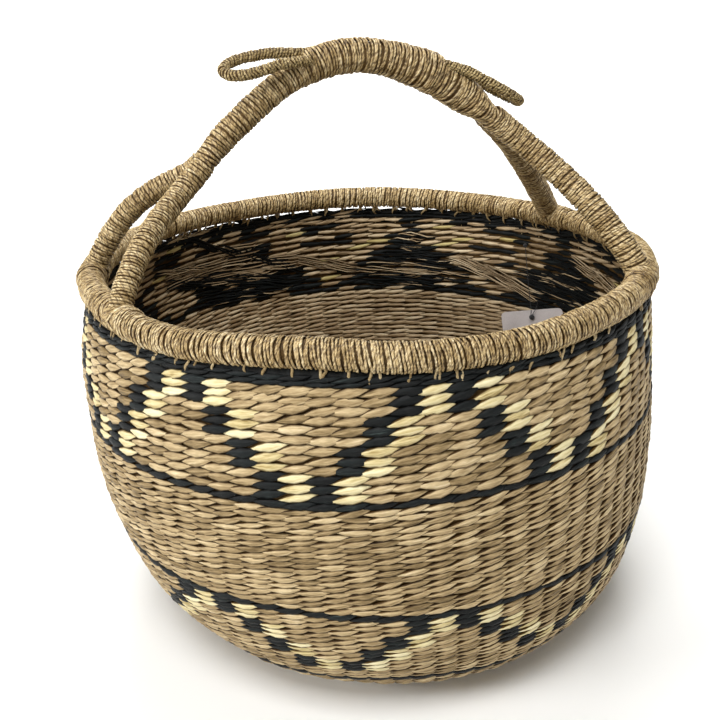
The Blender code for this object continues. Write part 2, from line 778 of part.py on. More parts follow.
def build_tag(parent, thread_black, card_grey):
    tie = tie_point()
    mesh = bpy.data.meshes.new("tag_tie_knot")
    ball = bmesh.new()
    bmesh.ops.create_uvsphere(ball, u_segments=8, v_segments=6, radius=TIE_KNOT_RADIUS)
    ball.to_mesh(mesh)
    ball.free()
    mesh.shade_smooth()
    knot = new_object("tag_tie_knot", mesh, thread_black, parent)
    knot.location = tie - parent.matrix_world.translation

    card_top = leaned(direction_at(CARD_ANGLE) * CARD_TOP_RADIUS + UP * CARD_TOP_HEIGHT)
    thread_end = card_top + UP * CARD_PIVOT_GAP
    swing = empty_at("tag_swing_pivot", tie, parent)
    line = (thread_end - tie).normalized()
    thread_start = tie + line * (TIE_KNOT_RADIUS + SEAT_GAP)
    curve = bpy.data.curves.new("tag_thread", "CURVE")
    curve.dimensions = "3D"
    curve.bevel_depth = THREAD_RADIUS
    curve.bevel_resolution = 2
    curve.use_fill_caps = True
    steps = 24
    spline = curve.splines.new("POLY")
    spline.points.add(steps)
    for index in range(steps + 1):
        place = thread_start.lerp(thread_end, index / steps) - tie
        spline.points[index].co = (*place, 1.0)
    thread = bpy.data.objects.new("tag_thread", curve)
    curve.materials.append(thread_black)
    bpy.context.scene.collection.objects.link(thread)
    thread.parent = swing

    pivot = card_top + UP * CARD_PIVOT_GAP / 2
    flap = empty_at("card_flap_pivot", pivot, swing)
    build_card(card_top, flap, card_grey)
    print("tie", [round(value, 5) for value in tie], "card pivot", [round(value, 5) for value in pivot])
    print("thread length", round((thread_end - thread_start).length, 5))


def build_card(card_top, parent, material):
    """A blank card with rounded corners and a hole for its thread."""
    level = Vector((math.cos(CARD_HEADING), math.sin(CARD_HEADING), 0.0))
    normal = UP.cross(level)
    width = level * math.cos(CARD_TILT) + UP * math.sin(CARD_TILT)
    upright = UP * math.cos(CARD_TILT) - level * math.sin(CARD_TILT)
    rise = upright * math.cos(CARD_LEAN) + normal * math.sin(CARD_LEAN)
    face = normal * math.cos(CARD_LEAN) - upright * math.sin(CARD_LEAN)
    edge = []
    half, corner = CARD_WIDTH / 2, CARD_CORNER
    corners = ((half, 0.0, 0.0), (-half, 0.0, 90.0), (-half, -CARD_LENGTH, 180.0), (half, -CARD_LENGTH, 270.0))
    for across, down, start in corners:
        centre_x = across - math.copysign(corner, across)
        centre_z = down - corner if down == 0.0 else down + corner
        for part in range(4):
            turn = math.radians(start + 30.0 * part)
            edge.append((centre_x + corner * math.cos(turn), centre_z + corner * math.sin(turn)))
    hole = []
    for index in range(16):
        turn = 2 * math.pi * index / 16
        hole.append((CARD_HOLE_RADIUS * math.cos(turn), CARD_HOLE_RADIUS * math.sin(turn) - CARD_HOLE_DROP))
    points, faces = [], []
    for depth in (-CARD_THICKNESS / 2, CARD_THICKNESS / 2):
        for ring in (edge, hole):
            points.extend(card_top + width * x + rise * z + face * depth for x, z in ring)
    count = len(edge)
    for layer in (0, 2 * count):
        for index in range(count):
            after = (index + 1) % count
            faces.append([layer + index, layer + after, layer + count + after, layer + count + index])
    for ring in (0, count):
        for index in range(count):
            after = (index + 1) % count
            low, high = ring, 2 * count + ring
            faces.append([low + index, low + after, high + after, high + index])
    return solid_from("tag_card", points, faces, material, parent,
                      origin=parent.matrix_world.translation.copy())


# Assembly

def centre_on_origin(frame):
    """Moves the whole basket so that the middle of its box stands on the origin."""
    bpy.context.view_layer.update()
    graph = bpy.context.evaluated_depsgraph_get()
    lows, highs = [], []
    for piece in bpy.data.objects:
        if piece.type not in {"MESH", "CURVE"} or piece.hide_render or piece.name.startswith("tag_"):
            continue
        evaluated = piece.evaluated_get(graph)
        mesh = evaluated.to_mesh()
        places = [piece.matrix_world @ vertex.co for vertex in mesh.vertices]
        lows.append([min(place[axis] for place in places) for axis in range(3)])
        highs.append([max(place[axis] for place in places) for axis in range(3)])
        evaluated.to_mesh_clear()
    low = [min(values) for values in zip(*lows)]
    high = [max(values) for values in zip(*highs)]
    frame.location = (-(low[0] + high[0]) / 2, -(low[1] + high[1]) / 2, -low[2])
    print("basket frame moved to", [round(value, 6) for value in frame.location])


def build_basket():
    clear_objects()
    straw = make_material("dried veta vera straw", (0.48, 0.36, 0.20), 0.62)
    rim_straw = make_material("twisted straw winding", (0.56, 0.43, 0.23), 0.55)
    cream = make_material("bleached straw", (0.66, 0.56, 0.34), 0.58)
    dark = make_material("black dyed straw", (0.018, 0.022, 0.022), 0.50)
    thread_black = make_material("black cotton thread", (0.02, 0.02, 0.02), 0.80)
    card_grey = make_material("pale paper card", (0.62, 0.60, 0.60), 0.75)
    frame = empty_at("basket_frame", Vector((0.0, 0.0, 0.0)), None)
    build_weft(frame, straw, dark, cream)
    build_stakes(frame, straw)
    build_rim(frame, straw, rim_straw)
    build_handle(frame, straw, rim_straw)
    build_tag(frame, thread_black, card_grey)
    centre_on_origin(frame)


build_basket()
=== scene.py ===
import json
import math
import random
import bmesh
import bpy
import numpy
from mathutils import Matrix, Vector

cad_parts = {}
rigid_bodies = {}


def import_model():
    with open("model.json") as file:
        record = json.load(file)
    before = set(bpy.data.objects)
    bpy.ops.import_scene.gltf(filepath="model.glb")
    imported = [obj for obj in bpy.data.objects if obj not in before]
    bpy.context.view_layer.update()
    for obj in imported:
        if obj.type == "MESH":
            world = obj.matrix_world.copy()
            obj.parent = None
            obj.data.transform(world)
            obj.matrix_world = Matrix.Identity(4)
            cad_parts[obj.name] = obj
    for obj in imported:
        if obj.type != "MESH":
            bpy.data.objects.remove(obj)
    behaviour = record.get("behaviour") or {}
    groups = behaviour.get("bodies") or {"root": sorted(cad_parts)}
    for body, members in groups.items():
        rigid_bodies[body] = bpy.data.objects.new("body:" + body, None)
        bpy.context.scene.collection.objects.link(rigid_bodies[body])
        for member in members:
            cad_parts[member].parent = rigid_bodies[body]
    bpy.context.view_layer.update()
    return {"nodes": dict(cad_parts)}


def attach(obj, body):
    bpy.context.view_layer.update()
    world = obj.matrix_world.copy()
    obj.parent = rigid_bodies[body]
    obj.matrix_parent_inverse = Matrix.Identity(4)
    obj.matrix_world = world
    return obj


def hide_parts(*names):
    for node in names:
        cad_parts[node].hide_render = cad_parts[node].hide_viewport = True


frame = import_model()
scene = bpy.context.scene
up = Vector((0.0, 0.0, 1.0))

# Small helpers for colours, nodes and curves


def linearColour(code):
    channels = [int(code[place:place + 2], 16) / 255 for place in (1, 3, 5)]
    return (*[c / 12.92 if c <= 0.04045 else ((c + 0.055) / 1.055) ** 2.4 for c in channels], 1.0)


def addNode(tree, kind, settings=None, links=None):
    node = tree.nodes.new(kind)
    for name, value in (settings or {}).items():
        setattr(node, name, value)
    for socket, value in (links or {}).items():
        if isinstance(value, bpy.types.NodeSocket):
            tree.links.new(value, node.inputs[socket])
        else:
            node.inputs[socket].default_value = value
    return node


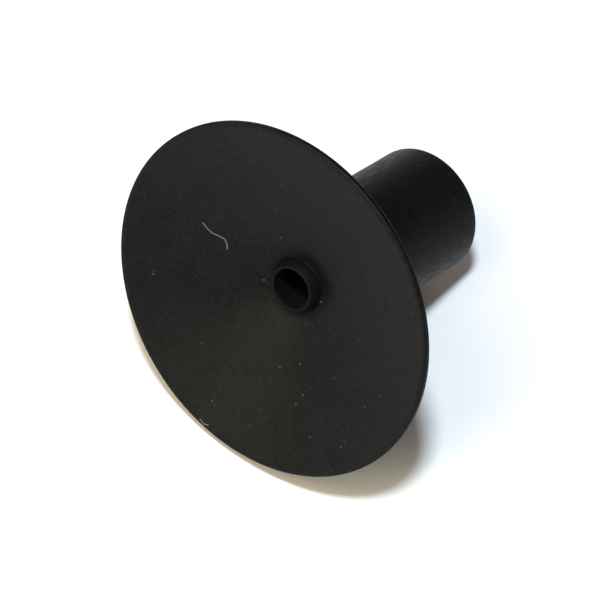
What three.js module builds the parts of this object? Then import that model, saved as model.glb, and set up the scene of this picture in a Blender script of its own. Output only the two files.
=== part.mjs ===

++++++++

◆ Directions for this task ◆
Of the lines above, retype only those from the line containing "0.0, 0.0)), None)" through the line containing "up = Vector((0.0, 0.0, 1.0))", including both, exactly.

◆ Task output ◆
    frame = empty_at("basket_frame", Vector((0.0, 0.0, 0.0)), None)
    build_weft(frame, straw, dark, cream)
    build_stakes(frame, straw)
    build_rim(frame, straw, rim_straw)
    build_handle(frame, straw, rim_straw)
    build_tag(frame, thread_black, card_grey)
    centre_on_origin(frame)


build_basket()
=== scene.py ===
import json
import math
import random
import bmesh
import bpy
import numpy
from mathutils import Matrix, Vector

cad_parts = {}
rigid_bodies = {}


def import_model():
    with open("model.json") as file:
        record = json.load(file)
    before = set(bpy.data.objects)
    bpy.ops.import_scene.gltf(filepath="model.glb")
    imported = [obj for obj in bpy.data.objects if obj not in before]
    bpy.context.view_layer.update()
    for obj in imported:
        if obj.type == "MESH":
            world = obj.matrix_world.copy()
            obj.parent = None
            obj.data.transform(world)
            obj.matrix_world = Matrix.Identity(4)
            cad_parts[obj.name] = obj
    for obj in imported:
        if obj.type != "MESH":
            bpy.data.objects.remove(obj)
    behaviour = record.get("behaviour") or {}
    groups = behaviour.get("bodies") or {"root": sorted(cad_parts)}
    for body, members in groups.items():
        rigid_bodies[body] = bpy.data.objects.new("body:" + body, None)
        bpy.context.scene.collection.objects.link(rigid_bodies[body])
        for member in members:
            cad_parts[member].parent = rigid_bodies[body]
    bpy.context.view_layer.update()
    return {"nodes": dict(cad_parts)}


def attach(obj, body):
    bpy.context.view_layer.update()
    world = obj.matrix_world.copy()
    obj.parent = rigid_bodies[body]
    obj.matrix_parent_inverse = Matrix.Identity(4)
    obj.matrix_world = world
    return obj


def hide_parts(*names):
    for node in names:
        cad_parts[node].hide_render = cad_parts[node].hide_viewport = True


frame = import_model()
scene = bpy.context.scene
up = Vector((0.0, 0.0, 1.0))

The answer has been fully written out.